My heart beat a little faster. I looked around with eager curiosity. What wonderful supplies would we be offered? What project would consume my energy and imagination?
We made coat hangers covered in plastic cord.
They were hideous. The whole exercise was tedious and boring. Never was I so disappointed. This couldn’t be all we were going to do, could it? Where was the paint, the heady smell of glue, buttons, drinking straws, all the fodder for glommed- together art projects like we made in school?
And then there was the lake itself. It smelled funny, and green stringy stuff floated on top.  I hated swimming in it. It was not at all like the Audubon County Pool with its familiar reek of chlorine, its water lapping clean against the blue paint that shone through it.

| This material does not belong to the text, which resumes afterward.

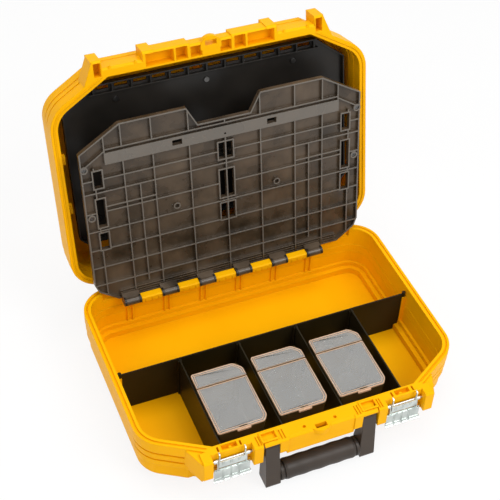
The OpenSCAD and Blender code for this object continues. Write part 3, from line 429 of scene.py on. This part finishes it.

I only stayed in the lake as long as counselors watched. When they joked with other kids or scolded some smart aleck boy, I snuck out and tried to hide. When it came to eating watermelon late in the afternoons, I did hide. I didn’t like watermelon. I simply didn’t see the point. You had to slurp it and it got all over your face and hands, and seemed an enormous waste of effort for something that was mostly . . .well, water. And then the seeds! All that spitting! It made me shudder.
Evenings we had devotions in the pavilion. This was Bible Camp, after all. Everyone gathered on the long, wooden benches perched on the cement floor. The pavilion sides opened onto the night air and the star-filled sky and the sweet breeze. I didn’t mind devotions. Mostly we sang Sunday School songs with hand motions like This Little Light of Mine. I sang and “hid my light under a bushel” with all the enthusiasm I couldn’t muster for crafts or swimming.

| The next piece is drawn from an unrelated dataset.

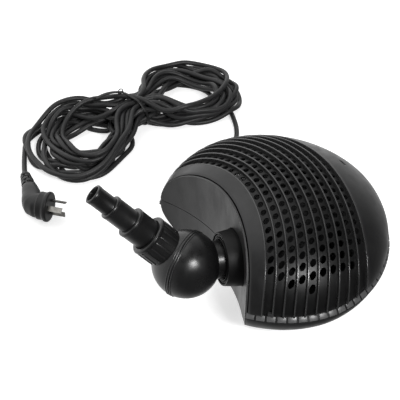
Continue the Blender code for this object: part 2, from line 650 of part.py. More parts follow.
gland_end = GLAND_AT + Vector((0, GLAND_LENGTH + GAP, 0))
lead("lead_to_hank", [
    gland_end, (0.0470, 0.1640, 0.0195), (0.0545, 0.1780, 0.0125), (0.0665, 0.1905, 0.0060),
    (0.0780, 0.2035, FLOOR_LEAD), (0.0875, 0.2210, FLOOR_LEAD), (0.0940, 0.2400, FLOOR_LEAD), HANK_IN], 22)

relief_dir = (RELIEF_END - PLUG_NECK).normalized()
lead("lead_to_plug", [
    HANK_OUT, (-0.1772, 0.2900, FLOOR_LEAD), (-0.1825, 0.2755, FLOOR_LEAD), RELIEF_END + relief_dir * GAP], 8)

motor_gland_end = motor_axis.matrix_world @ Vector((gland_x, 0, MOTOR_END + 0.009 + GAP))
lead("inner_lead", [
    motor_gland_end, motor_gland_end + side_dir * 0.012, (0.066, 0.062, 0.034), (0.052, 0.084, 0.026),
    GLAND_AT + Vector((0, -0.018, 0)), GLAND_AT + Vector((0, -GLAND_INSIDE - GAP, 0))], 24)

relief_axis = axes("relief_axis", PLUG_NECK, relief_dir, Z)
relief_length = (RELIEF_END - PLUG_NECK).length
turned("plug_relief", [
    (0.0042, relief_length), (0.0052, relief_length * 0.55), (0.0068, 0.010), (0.0068, RELIEF_START),
    (lead_hole, RELIEF_START), (lead_hole, relief_length)], RUBBER, relief_axis, steps=20)

pin_dir = Vector((math.cos(PLUG_TURN), math.sin(PLUG_TURN), 0))
plug_axis = axes("plug_axis", PLUG_FACE, pin_dir, Z)
plug = rod("plug_body", PLUG_HEAD_RADIUS * 0.93, -PLUG_HEAD_DEPTH, 0, RUBBER, plug_axis,
           end_radius=PLUG_HEAD_RADIUS, sides=32)
head_at = PLUG_FACE - pin_dir * (PLUG_HEAD_DEPTH * 0.75)
grip_axis = axes("grip_axis", PLUG_NECK, (head_at - PLUG_NECK), Z)
grip_length = (head_at - PLUG_NECK).length
grip = rod("plug_grip", 0.0088, 0, grip_length, parent=grip_axis, end_radius=0.0150, sides=16)
join(plug, grip)
cut(plug, block("floor_cut", (-0.3, 0, -0.1), (0, 0.4, GAP)))
pin_half_thick, pin_half_width, pin_length = BLADE
for word, x, y, turn in (("live", 0.0042, 0.0070, 30), ("neutral", 0.0042, -0.0070, -30),
                         ("earth", -0.0080, 0, 90)):
    pin = block("plug_pin_" + word, (-pin_half_width, -pin_half_thick, GAP),
                (pin_half_width, pin_half_thick, pin_length), BRASS, plug_axis)
    pin.location = (x, y, 0)
    pin.rotation_euler.z = math.radians(90 + turn)

for obj in parts.objects:
    if obj.type == "MESH":
        obj.data.shade_smooth()
        obj.data.set_sharp_from_angle(angle=math.radians(35))
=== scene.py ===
import math

import bmesh
import bpy
import numpy as np
from mathutils import Matrix, Vector


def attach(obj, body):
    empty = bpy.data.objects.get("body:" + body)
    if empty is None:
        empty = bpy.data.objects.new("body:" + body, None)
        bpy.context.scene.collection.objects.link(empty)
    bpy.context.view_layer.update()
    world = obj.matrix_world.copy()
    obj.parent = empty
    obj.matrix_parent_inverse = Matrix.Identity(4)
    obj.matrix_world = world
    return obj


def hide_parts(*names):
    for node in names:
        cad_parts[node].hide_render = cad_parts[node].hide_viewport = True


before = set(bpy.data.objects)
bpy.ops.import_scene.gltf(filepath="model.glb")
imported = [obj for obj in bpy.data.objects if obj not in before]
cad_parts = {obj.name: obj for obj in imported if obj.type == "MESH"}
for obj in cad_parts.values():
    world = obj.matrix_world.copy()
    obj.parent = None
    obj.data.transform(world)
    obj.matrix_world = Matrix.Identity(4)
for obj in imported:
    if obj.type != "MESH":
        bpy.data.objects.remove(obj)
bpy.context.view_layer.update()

print("frame loaded:", len(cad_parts), "nodes")

# camera: high on the outlet side, with a long lens
viewpoint = {
    "location": (-0.3978, -0.5949, 0.7273),
    "target": (-0.0447, 0.0718, 0.0500),
    "lens": 82.34,
    "sensor": 36.0,
}
cameraData = bpy.data.cameras.new("camera")
cameraData.lens = viewpoint["lens"]
cameraData.sensor_width = viewpoint["sensor"]
camera = bpy.data.objects.new("camera", cameraData)
camera.location = viewpoint["location"]
toTarget = Vector(viewpoint["target"]) - Vector(viewpoint["location"])
camera.rotation_euler = toTarget.to_track_quat("-Z", "Y").to_euler()
bpy.context.scene.collection.objects.link(camera)
bpy.context.scene.camera = camera


# materials
def addNode(mat, kind, settings=None, **values):
    # mat is a material or the world; a value may be a number or another node's socket
    made = mat.node_tree.nodes.new(kind)
    for key, value in (settings or {}).items():
        setattr(made, key, value)
    for key, value in values.items():
        name = key.replace("_", " ")
        place = made.inputs[int(name[1:])] if name[1:].isdigit() else made.inputs[name]
        if isinstance(value, bpy.types.NodeSocket):
            mat.node_tree.links.new(value, place)
        else:
            place.default_value = value
    return made


def startMaterial(name, metallic=0.0, specular=0.5, coat=0.0, coatRoughness=0.1):
    mat = bpy.data.materials.new(name)
    mat.use_nodes = True
    shader = mat.node_tree.nodes["Principled BSDF"]
    shader.inputs["Metallic"].default_value = metallic
    shader.inputs["Specular IOR Level"].default_value = specular
    shader.inputs["Coat Weight"].default_value = coat
    shader.inputs["Coat Roughness"].default_value = coatRoughness
    return mat, shader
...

And then, oh, heart be still, they set up a wonky screen in front of the hall because we got to see a movie. I had only seen a few movies in my whole life. I imagined Sunday night television Lassie, only longer and bigger and better. Instead it was something called Little Lord Fauntleroy. I could hardly pronounce it, and it was supposed to be “good for us” teach us some sort of Christian lesson.
For the life of me, I could not stay awake. That movie was the most interminable, most incomprehensible piece of cinema I have ever been asked to enjoy. I only remember the child—was he the “little lord”? I never did figure that out—was sent away to some sort of school, Bible Camp, maybe. As punishment for an exceedingly minor infraction, he had to stand on a small stump that barely had room for his feet for an extended length of time.
That single scene aroused something in me besides boredom—horror mostly—that I would have to do that here at Lake Okoboji for not eating watermelon.
Alas, aside from the natural beauty of the camp and the charming facilities and the tasty breakfasts, Bible Camp filled me with cruel disappointment. On the final day, I happily stayed in my room packing my cardboard luggage while the other campers were outside doing – what else? Eating watermelon.
I lovingly packed my new shorty pajamas. They, at least, had brought me pleasure and I could take them back home with me. The despised plastic-coated hangers lay on the bed. I wanted sorely to leave them behind, but decided perhaps my mom could use them. I tucked them in on top of my PJ’s. With a final click, I snapped shut the gold clasps and waited for my parents to arrive. I watched out the window, and when I got a glimpse of the familiar blue Dodge, I tore outside, suitcase in hand. Ignoring the watermelon eaters on the hillside, I waited for Dad to park. He had hardly turned off the ignition when I climbed in, bumping my suitcase against my leg, my eagerness to leave even greater than it had been to arrive.